Seulement, l’épopée de Samson nous apprend à aller plus loin qu’une victoire annihilant la sauvagerie du monde. C’est l’objet de l’énigme que raconte Samson : de ce qui aurait dû nous dévorer peut sortir ce qui nous nourrit. De ce qui aurait dû nous terroriser peut sortir une douceur de miel.
Par quel miracle ?
1) Samson ne se contente pas de tuer le lion, il l’ouvre en deux. Il est bon de ne pas rester à la surface d’un problème : de l’ouvrir, de voir ses ressorts intérieurs.
2) Samson repasse quelques jours après pour voir ce qu’est devenu le lion qu’il a vaincu. Ce n’est pas sur le champs que nous trouverons du miel dans la carcasse des difficultés que nous avons traversées. Là aussi, il faut un temps de gestation comme évoqué au début de cette histoire. Ici, il s’agit de se détourner quelques jours après, dit le texte, pour voir la carcasse du lion vaincu. C’est ce que nous faisons dans la réflexion et dans la prière.
3) Samson y trouve deux choses : un essaim d’abeilles et du miel. Miel dont il se régale immédiatement, miel dont il nourrira son cheminement futur, miel dont il fera profiter également ses proches. Cela évoque de la joie, donc. Une force pour évoluer. Un cœur et des moyens pour aider ceux que l’on aime. C’est appréciable.
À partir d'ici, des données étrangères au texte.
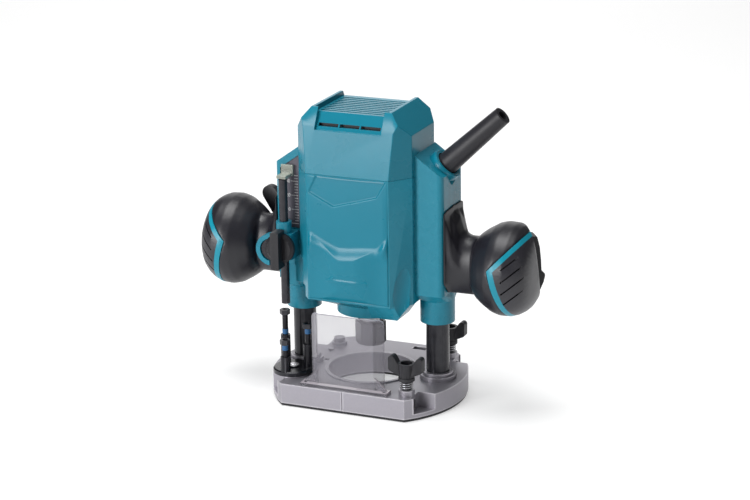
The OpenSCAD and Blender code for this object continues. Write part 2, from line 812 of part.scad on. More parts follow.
module knob_form(side, inset = 0) {
    if (side > 0) {
        intersection() {
            knob_solid(inset);
            on_trigger() translate([trigger_flat - inset, 0, knob_z - 5]) rotate([0, -flat_lean, 0])
                translate([-120, -60, -60]) cube(120);
        }
    } else {
        knob_solid(inset);
    }
}

module knob_skin(side) {
    difference() {
        knob_form(side);
        knob_form(side, skin_t);
    }
}

neck_y = 13.5;
neck_lo = knob_z - 21;
neck_hi = knob_z + 20.5;

// Rings of twelve points round the neck, from the column's side into the knob
neck_foot = [
    [0, knob_z + 40.5], [-9, knob_z + 40], [-column_y + 0.5, knob_z + 39.5], [-column_y + 0.5, knob_z + 15],
    [-column_y + 0.5, knob_z - 10.5], [-11, neck_lo + 2.5], [0, neck_lo], [11, neck_lo + 2.5],
    [column_y - 0.5, knob_z - 10.5], [column_y - 0.5, knob_z + 15], [column_y - 0.5, knob_z + 39.5], [9, knob_z + 40]
];
function neck_oval(y, lo, hi) = [
    for (a = [90:30:449]) [y * cos(a) * 1.04, (lo + hi) / 2 + (hi - lo) / 2 * sin(a) * (1 - 0.1 * abs(cos(a)))]
];
neck_rings = [
    [column_x, neck_foot], [column_x + 0.9, neck_foot],
    [column_x + 5.5, neck_oval(column_y - 1.4, neck_lo, neck_hi + 16.5)],
    [column_x + 9, neck_oval(neck_y + 2.4, neck_lo, neck_hi + 4)],
    [column_x + 14, neck_oval(neck_y + 0.8, neck_lo, neck_hi + 0.2)], [column_x + 22.5, neck_oval(neck_y, neck_lo, neck_hi)]
];

module neck() {
    n = 12;
    last = len(neck_rings) - 1;
    polyhedron(
        points = [for (q = neck_rings, p = q[1]) [q[0], p[0], p[1]]],
        faces = concat(
            [[for (k = [0:n - 1]) k], [for (k = [n - 1:-1:0]) last * n + k]],
            [for (i = [0:last - 1], k = [0:n - 1]) let (k2 = (k + 1) % n, a = i * n, b = a + n)
                for (f = [[a + k, b + k, b + k2], [a + k, b + k2, a + k2]]) f]
        ),
        convexity = 4
    );
}

module grip_body(side) {
    difference() {
        union() {
            neck();
            knob_form(side);
        }
        knob_form(side, skin_t + knob_wall);
        difference() {
            beyond_band(0);
            knob_form(side, skin_t);
        }
        if (side > 0) {
            trigger_space(clear);
            lock_button_hole();
        } else {
            translate([lock_x, -60, lock_z]) along_y() cylinder(r = lock_shaft_r + run_gap, h = 120);
            translate([lock_x, -column_y - 8, lock_z]) along_y() cylinder(r = 11.4, h = 11.7);
        }
    }
}

module grip(side, half) {
    color("#3a3940") intersection() {
        scale([side, 1, 1]) grip_body(side);
        half_space(half);
    }
}

module left_grip_front() {
    grip(-1, -1);
}

module left_grip_rear() {
    grip(-1, 1);
}

module right_grip_front() {
    grip(1, -1);
}

module right_grip_rear() {
    grip(1, 1);
}

module band(side) {
    color("#1f8fae") scale([side, 1, 1]) difference() {
        intersection() {
            knob_skin(side);
            beyond_band(0);
        }
        beyond_band(band_w);
        if (side > 0) {
            trigger_space(clear);
            lock_button_hole();
        }
    }
}

module left_band() {
    band(-1);
}

module right_band() {
    band(1);
}

module pad(side) {
    color("#302f35") scale([side, 1, 1]) difference() {
        intersection() {
            knob_skin(side);
            beyond_band(band_w);
        }
        // Grooves in the front of the pad
        for (i = [0:3]) translate([knob_x + 8, -knob_r, knob_z - 16 + 8.5 * i]) rotate([0, -40, 0])
            translate([-2, -2, -0.5]) cube([18, 12, 0.9]);
        if (side > 0) {
            trigger_space(clear);
            lock_button_hole();
        }
    }
}

module left_pad() {
    pad(-1);
}

module right_pad() {
    pad(1);
}

trigger_turn = 35;
trigger_half = 6;
trigger_lo = knob_z - 19;
trigger_hi = knob_z + 22;
trigger_in = 15;

module on_trigger() {
    // X here points out along the trigger's travel
    translate([knob_x - 3, 0, 0]) rotate([0, 0, trigger_turn]) children();
}

module trigger_space(gap) {
    on_trigger() block([trigger_in - trigger_travel - 1, -trigger_half - gap, trigger_lo - gap],
        [60, trigger_half + gap, trigger_hi + gap]);
}

module trigger() {
    // Finger lever with a rest at its lower end
    color("#1d1c20") on_trigger() translate([0, trigger_half, 0]) rotate([90, 0, 0])
        linear_extrude(2 * trigger_half) polygon([
            [trigger_in, trigger_lo], [trigger_in, trigger_hi], [22.5, trigger_hi],
            [24.5, knob_z + 14], [25.4, knob_z + 5], [25.8, knob_z - 3], [28.1, knob_z - 4.4],
            [28.3, knob_z - 6.4], [27.3, knob_z - 10.5], [23.5, trigger_lo]
        ]);
}

button_r = 4;
button_x = knob_x - 2;
button_z = knob_z + 9;

module lock_button_hole() {
    translate([button_x, knob_r - 20, button_z]) along_y() cylinder(r = button_r + clear, h = 40);
}

module lock_button() {
    color("#1d1c20") translate([button_x, 20, button_z]) along_y() union() {
        cylinder(r = button_r, h = knob_r - 20 + 0.8);
        cylinder(r = button_r - 1, h = knob_r - 20 + 1.4);
    }
}

module switch_body() {
    color("#2f2f33") union() {
        block([knob_x - 20 + skin_t + knob_wall, -9, knob_z - 12], [knob_x, 7, knob_z + 12]);
        block([knob_x - eps, -2, knob_z - 3], [knob_x + 1.5, 3, knob_z + 6]);
    }
}

module lock_shaft() {
    color("gray") translate([-lock_x, -column_y + 0.6, lock_z]) along_y()
        cylinder(r = lock_shaft_r, h = 2 * column_y + 7);
}

module lock_cap() {
    // Slotted nut inside the ring on the front of the column
    color("#232227") translate([-lock_x, -column_y - 1.2, lock_z]) along_y() difference() {
        cylinder(r = lock_cap_r, h = 1.8);
        translate([0, 0, -1]) rotate(35) translate([-4, -0.4, 0]) cube([8, 0.8, 1.4]);
    }
}

lever_y = column_y + 1.6;
lever_t = 6;
lever_tip = [-22, 26];

module lock_lever() {
    color("#2a292e") translate([-lock_x, lever_y, lock_z]) difference() {
        hull() {
            along_y() cylinder(r = 8.2, h = lever_t, $fn = 48);
            translate([lever_tip[0], 4.4, lever_tip[1]]) along_y() cylinder(r = 5.8, h = lever_t - 1.2, $fn = 48);
        }
        translate([0, -1, 0]) along_y() cylinder(r = lock_shaft_r, h = 30);
    }
}

// ---- motor ----

top_bearing_r = 11;
top_bearing_w = 7;
top_spindle_r = 4;
spindle_z = nose_z - 12;
nut_z = head_z - plunge + 12.8;
nut_h = 15.8;

module fan_baffle() {
    color("#3b3b40") translate([0, 0, baffle_z]) difference() {
        linear_extrude(baffle_t) outline(wall);
        translate([0, 0, -1]) cylinder(r = 22, h = baffle_t + 2);
    }
}

module stator() {
    color("#6d6d72") translate([0, 0, stator_z]) difference() {
        cylinder(r = stator_r, h = core_len);
        translate([0, 0, -1]) cylinder(r = core_r + 0.5, h = core_len + 2);
        for (s = [-1, 1]) translate([s * stator_r, 0, -1]) scale([1, 1, 1]) cylinder(r = 4, h = core_len + 2);
    }
}

module upper_bracket() {
    color("#3b3b40") translate([0, 0, bracket_z]) difference() {
        linear_extrude(bracket_t) outline(wall);
        translate([0, 0, -1]) cylinder(r = top_bearing_r + run_gap, h = bracket_t + 2);
        for (a = [45:90:315]) rotate(a) translate([22, 0, -1]) cylinder(r = 5, h = bracket_t + 2);
    }
}

module upper_bearing() {
    color("silver") translate([0, 0, bracket_z]) ring(top_bearing_r, top_spindle_r + run_gap, top_bearing_w);
}

module lower_bearing() {
    color("silver") translate([0, 0, nose_z + nose_lip]) ring(bearing_r - run_gap, spindle_r + run_gap, bearing_w);
}

brush_w = 6;
comm_r = 10;

module brush_holders() {
    color("#b08d57") for (s = [-1, 1]) scale([s, 1, 1]) difference() {
        block([comm_r + 2, -5, bracket_z - 10], [body_x - 14.5, 5, bracket_z]);
        block([comm_r, -brush_w / 2 - 0.1, bracket_z - 5 - brush_w / 2 - 0.1],
            [40, brush_w / 2 + 0.1, bracket_z - 5 + brush_w / 2 + 0.1]);
    }
}

module carbon_brushes() {
    color("#222222") for (s = [-1, 1]) scale([s, 1, 1])
        block([comm_r + clear, -brush_w / 2, bracket_z - 5 - brush_w / 2], [body_x - 15.5, brush_w / 2, bracket_z - 5 + brush_w / 2]);
}

module spindle() {
    color("#b9b9be") difference() {
        union() {
            translate([0, 0, spindle_z]) cylinder(r = spindle_r, h = baffle_z - spindle_z);
            translate([0, 0, baffle_z - eps]) cylinder(r = top_spindle_r, h = bracket_z + top_bearing_w - baffle_z);
        }
        // Taper for the collet
        translate([0, 0, spindle_z - 1]) cylinder(r = collet_body_r + 0.02, h = collet_in + 1);
        // Cross hole for the shaft lock
        translate([0, 0, lock_pin_z]) along_y() cylinder(r = lock_pin_r + 0.4, h = 2 * spindle_r + 2, center = true);
    }
}

collet_body_r = 5.6;
collet_in = 9;
collet_len = 21;

module collet() {
    color("#d0d0d4") translate([0, 0, spindle_z + collet_in - collet_len]) difference() {
        union() {
            cylinder(r = collet_body_r, h = collet_len);
            translate([0, 0, 2]) cylinder(r = 6.6, h = 3);
        }
        translate([0, 0, -1]) cylinder(r = collet_r, h = collet_len + 2);
        for (a = [0, 120, 240]) rotate(a) translate([0, -0.4, -1]) cube([20, 0.8, collet_len - 4]);
    }
}

module collet_nut() {
    color("#2c2b30") translate([0, 0, nut_z]) difference() {
        union() {
            intersection() {
                rotate(15) cylinder(r = 10.8, h = nut_h, $fn = 6);
                cylinder(r1 = 9.4, r2 = 9.4 + nut_h, h = nut_h);
            }
            cylinder(r = 8.8, h = nut_h + 1.2);
        }
        translate([0, 0, -1]) cylinder(r = collet_body_r + 0.05, h = 6);
        translate([0, 0, 2.2]) cylinder(r = 6.65, h = 6);
        translate([0, 0, 5.2]) cylinder(r = spindle_r + 0.05, h = 30);
    }
}

module armature_core() {
    color("#5b5b60") translate([0, 0, stator_z]) difference() {
        cylinder(r = core_r, h = core_len);
        translate([0, 0, -1]) cylinder(r = top_spindle_r, h = core_len + 2);
        for (a = [0:30:330]) rotate(a) translate([core_r - 3, -0.8, -1]) cube([6, 1.6, core_len + 2]);
    }
}

module commutator() {
    color("#b87333") translate([0, 0, comm_z]) ring(comm_r, top_spindle_r, 10);
}

fan_r = 27;
fan_z = baffle_z - 10.5;

module fan() {
    color("#3f3f45") difference() {
        union() {
            translate([0, 0, fan_z]) cylinder(r = fan_r, h = 1.6);
            translate([0, 0, fan_z]) cylinder(r = spindle_r + 3, h = 8);
            for (a = [0:30:330]) rotate(a) translate([13, -0.6, fan_z + 1.6 - eps]) cube([12.5, 1.2, 7]);
        }
        translate([0, 0, fan_z - 1]) cylinder(r = spindle_r, h = 20);
    }
}

module shaft_lock() {
    color("#232227") translate([0, 0, lock_pin_z]) along_y() union() {
        translate([0, 0, spindle_r + 1]) cylinder(r = lock_pin_r, h = body_back - spindle_r + 1);
        translate([0, 0, lock_seat_y + lock_travel + 0.3]) cylinder(r = lock_head_r, h = 6.4);
    }
}

// ---- cord ----

module cord_guard() {
    color("#2f2e34") on_cord_axis() difference() {
        union() {
            translate([0, 0, -guard_in - 0.1]) cylinder(r = guard_r0 + 2.4, h = 3.2);
            translate([0, 0, -guard_in]) cylinder(r1 = guard_r0 + 0.4, r2 = guard_r1, h = guard_len + guard_in);
        }
        translate([0, 0, -guard_in - 1]) cylinder(r = cord_d / 2 + 0.01, h = guard_len + guard_in + 2);
    }
}

module cord_clamp() {
    color("#3b3b40") translate([body_x - wall - 8, -7, stator_z + core_len - 2.6]) difference() {
        cube([8, 14, 5]);
        translate([4, 2.5, -1]) cylinder(r = 1.4, h = 8);
        translate([4, 11.5, -1]) cylinder(r = 1.4, h = 8);
    }
}

base_casting();
sole_plate();
sole_screws();
left_post();
right_post();
chip_guard();
front_clamp_screw();
front_clamp_spring();
rear_clamp_screw();
rear_clamp_spring();
turret_pin();
turret();
low_stop_bolt();
middle_stop_bolt();
high_stop_bolt();
front_housing();
rear_housing();
top_cover();
housing_screws();
post_bushings();
left_post_spring();
right_post_spring();
left_grip_front();
left_grip_rear();
left_band();
left_pad();
right_grip_front();
right_grip_rear();
right_band();
right_pad();
trigger();
lock_button();
switch_body();
scale_plate();
depth_pointer();
depth_rod();
rod_clamp_knob();
lock_shaft();
lock_lever();
lock_cap();
stator();
fan_baffle();
upper_bracket();
upper_bearing();
lower_bearing();
brush_holders();
carbon_brushes();
spindle();
armature_core();
commutator();
fan();
collet();
collet_nut();
shaft_lock();
cord_guard();
cord_clamp();
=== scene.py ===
import json
import math

import bmesh
import bpy
from mathutils import Matrix, Vector


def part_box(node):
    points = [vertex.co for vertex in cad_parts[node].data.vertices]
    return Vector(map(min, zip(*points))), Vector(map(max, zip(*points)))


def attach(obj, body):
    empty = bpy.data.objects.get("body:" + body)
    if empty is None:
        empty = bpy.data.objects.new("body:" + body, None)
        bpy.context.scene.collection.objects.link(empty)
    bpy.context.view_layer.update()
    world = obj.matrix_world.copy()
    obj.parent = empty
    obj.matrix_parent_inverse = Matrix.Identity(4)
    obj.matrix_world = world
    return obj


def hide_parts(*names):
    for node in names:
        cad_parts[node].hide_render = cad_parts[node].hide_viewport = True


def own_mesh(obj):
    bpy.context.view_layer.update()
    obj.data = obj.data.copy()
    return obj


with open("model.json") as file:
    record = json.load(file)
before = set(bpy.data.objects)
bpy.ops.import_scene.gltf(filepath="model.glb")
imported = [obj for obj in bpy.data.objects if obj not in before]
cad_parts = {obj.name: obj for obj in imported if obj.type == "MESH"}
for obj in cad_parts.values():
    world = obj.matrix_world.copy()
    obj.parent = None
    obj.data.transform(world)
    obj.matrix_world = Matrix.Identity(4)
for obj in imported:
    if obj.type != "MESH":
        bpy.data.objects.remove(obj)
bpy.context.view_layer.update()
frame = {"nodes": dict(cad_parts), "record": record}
mm = 0.001
bodyOf = {node: body for body, nodes in frame["record"]["behaviour"]["bodies"].items() for node in nodes}
slotOf = {entry["node"]: entry["material_slot"] for entry in frame["record"]["subparts"]}
print("frame loaded:", len(frame["nodes"]), "nodes")

# ---- camera, lights and floor ----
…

Ce qui produit ce miel est, nous dit le texte l’essaim d’abeilles qu’il trouve aussi là. Vous allez me dire qu’il n’y a rien de très surprenant à trouver un essaim près de rayons de miels. Sauf que le mot traduit par « essaim » n’est pas le mot habituel pour parler d’abeilles, c’est le mot « assemblée » qui est utilisé presque uniquement pour parler de l’assemblée du peuple. Et le mot « abeille » en hébreu, déborah, signifie également la « parole ». L’« essaim d'abeilles » que l’on trouve dans ce texte évoque clairement, pour le lecteur hébreu, une « assemblée de paroles ». De « paroles » au pluriel. Là encore, l’épopée de Samson casse les codes simplistes d’une Parole d’autorité tombant d’en haut pour mettre de l’ordre dans la sauvagerie du monde. Cette Parole serait comme un lion dévorant. Ce qui produit du bon miel : c’est une assemblée de personnes exprimant des paroles sincères et authentiques, des points de vue contradictoires. Vivre cette assemblée de paroles, en manger le miel, c’est sortir de la sauvagerie, c’est faire face ensemble aux aléas de l’existence.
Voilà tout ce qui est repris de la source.